Of course it sometimes snows in March, not to mention nearly all of the other months. It often pisses down with rain and Mrs. C and I have only this week been in beautiful North Norfolk where it was hailing fit to bust and with a wind coming off the North Sea that would freeze your nadgers off, if you left them exposed for long enough.

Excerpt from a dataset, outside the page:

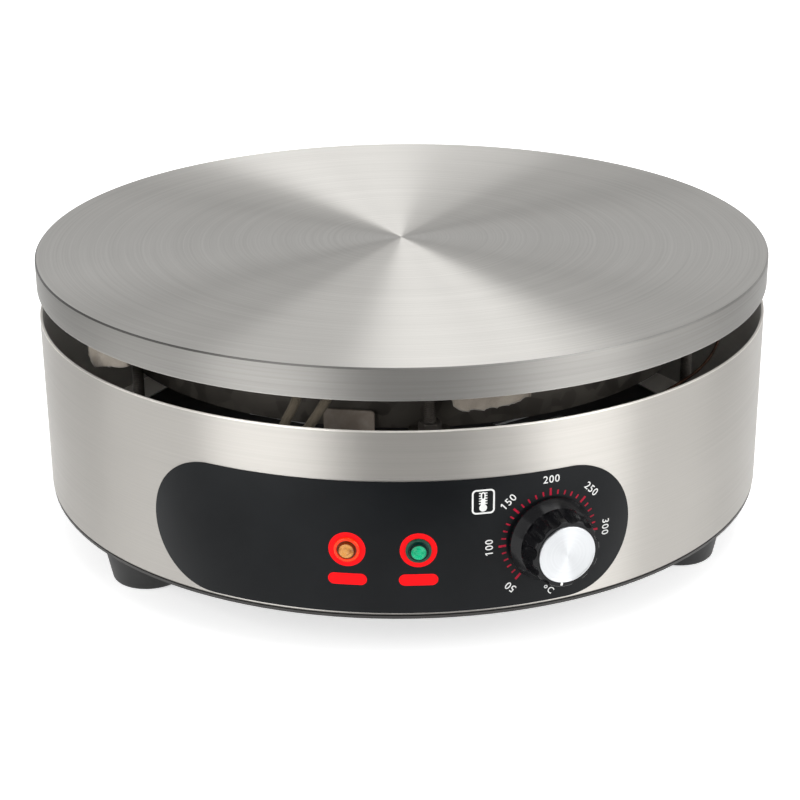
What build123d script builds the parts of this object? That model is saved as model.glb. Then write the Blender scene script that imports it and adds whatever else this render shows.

I suppose pop singers get sick of going on about the girl they love who doesn't love them, or the girl that does love them, or how nice it is to be in love or how unpleasant to be out of it, or wouldn't it be nice if everyone was in love, and the rest of it. It is certainly comforting to us Brits that Mr. Prince (or was that his first name?) should turn his attentions to one of our favourite subjects for conversation, and how unerringly he hit the target. Yes, it does indeed sometimes snow in April and no-one could argue with that, at least no-one round these parts can, I don't know about his followers in places like Arizona and Sao Paulo [Brazil, right? Ed] but I suppose they have their own evocative ditties. Occasionally We Get Rather Hot or Now And Then There's A Few Clouds Of An Evening, that sort of thing.

I'm playing with the idea of making a few hot waxings about things in beautiful Ruislip. The album will be called You Wouldn't Believe How Wet It Was Last Thursday and potential tracks include Wind Over Ickenham, Bloody Hell It's Cold Today  and The Those Sodding Pipes Are Frozen Again, Blues. Kickstarter, here we come.


1. I have no idea how to pronounce this and suggest you don't bother trying either.